Pete Dye’s Comment: There are two championship tees here as well—just like 13 only in reverse. There’s a big landing area from way back and the green is the same elevation as the fairway, and you can bounce it in from right to left. It’s a small green, but very receptive on the right-hand side. Another tee at 395 yards gives you a very narrow driving area. It can play long or short like 13, but it’ll be with an iron if the tee is up.
This is just a good, solid, straight up golf hole. A big landing area on a fairly short, incredibly aesthetic par-4. From the white tees, players are standing right next to the ocean. A collection area behind the green allows players a recovery for long shots.
Downwind, this hole will provide a great chance for birdie or eagle, with many players going for the green in two. Those that successfully navigate the extremely deep and dangerous sand area guarding the left side of this green will set themselves up for a late charge.

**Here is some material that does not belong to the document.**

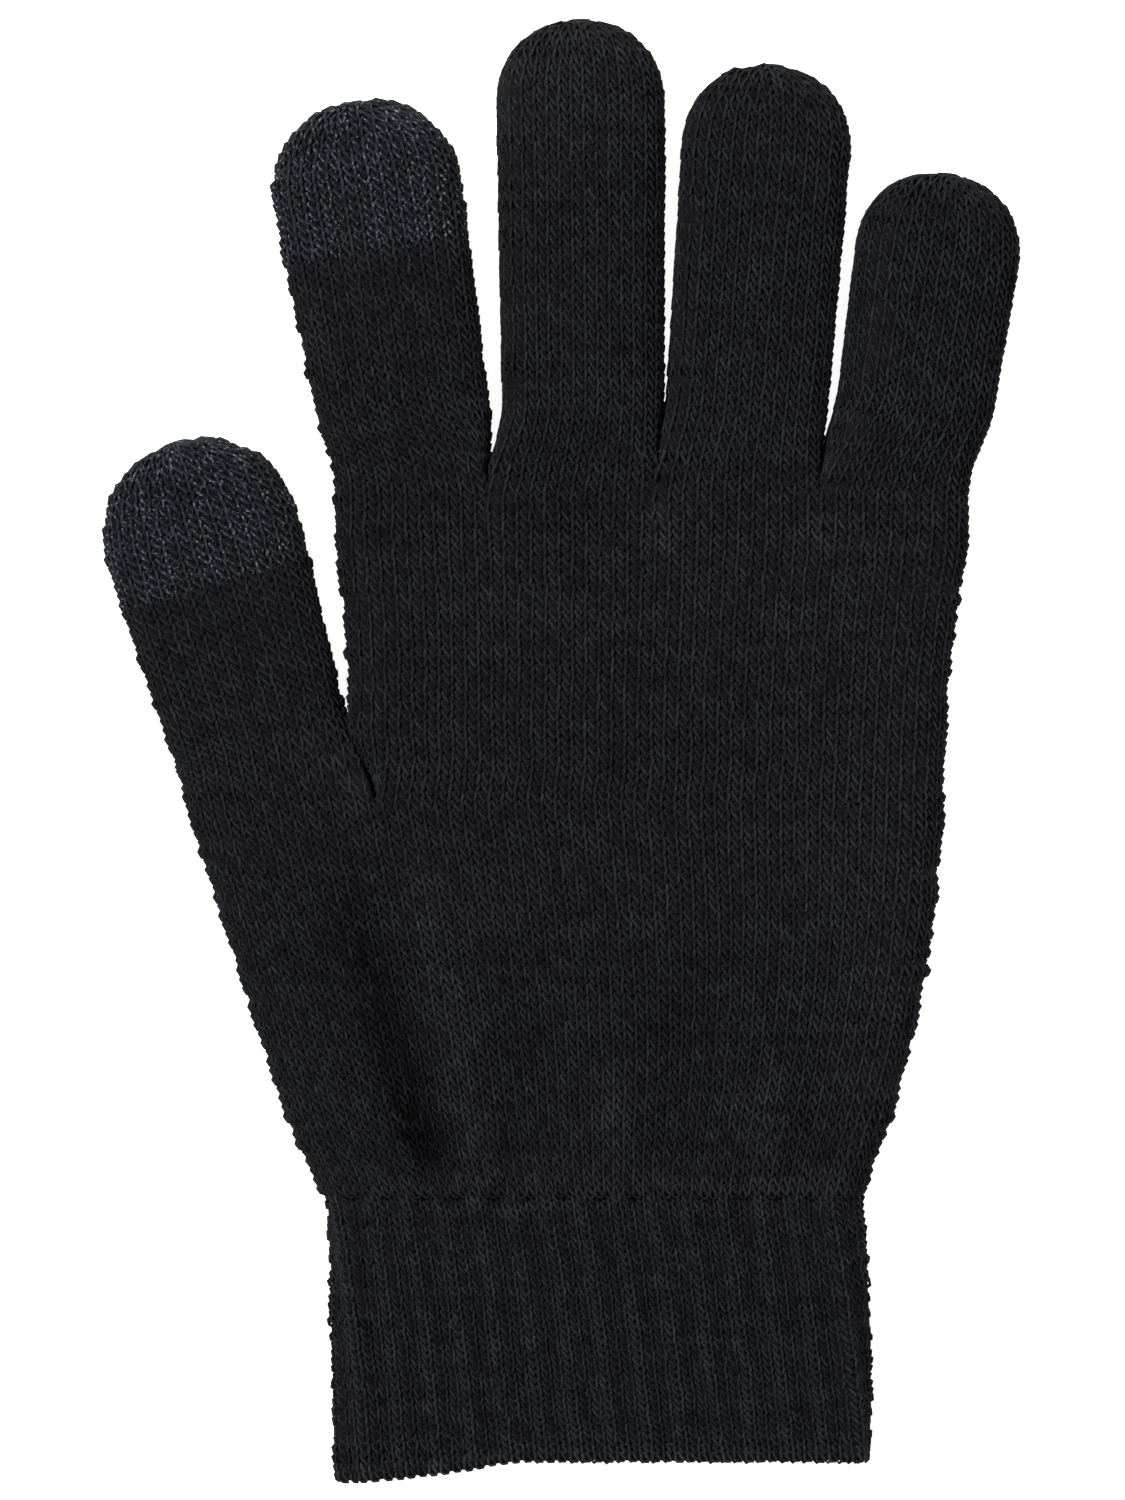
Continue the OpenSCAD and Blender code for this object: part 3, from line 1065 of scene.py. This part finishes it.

Pete Dye’s Comment: The advantage is to play down the right side and have a panorama of the second shot. Downwind, better players can reach it in two. There’s a big opening on the right side with a grass swale in front of the green. This is the best approach.
A good risk/reward from the forward tees where players can reach the hole in two. From the back tees, it’s a three shot par-5 unless it’s playing with a strong tailwind. The second shot landing area narrows down quite a bit. The toughest part of this hole is your third shot. It’s a very intimidating shot, where having the correct yardage is essential. Into the wind, don’t be surprised with a long iron third shot.
On No. 17, the target appears narrow and is fiercely guarded by water short and to the right, with two deep sand areas to the left. Golfers that play this hole even par will certainly be rewarded.
Pete Dye’s Comment: The tee shot is all carry over water, a very demanding par 3 and my favorite here. There are sea oaks and big dunes behind the green, which is almost a double green with a front and back landing area. There’s a small bailout area to the left of the green with water right up to the front. The green will call for a variety of shots, depending upon the pin positions and wind.
There are tons of teeing options on both sides of the pond. Wind plays a big part in the strategy for playing the hole. Any dry shot is a good shot on this hole.
The best drives on No. 18 will hug the right side of the fairway. The wind determines whether players fire at the flag with mid irons or simply try to hit the green with long irons or fairway metals.
Pete Dye’s Comment: This hole must be played left to right because the dunes on the right are much more severe than any other hole on the course. I think it’s the best of the par 4s on the course.
A great finishing hole. There’s a premium on the drive and second shot. The drive over the waste area is intimidating for the average player. Players are looking down at the hole for their second shot with a panoramic view of the ocean and the dunes in the background. Players driving over the crest will see their ball run down the fairway to a point where mounds were created to stop their balls before they reach the rough. Into the wind, look for even the best players to pull out a long iron or more to reach this treacherous green.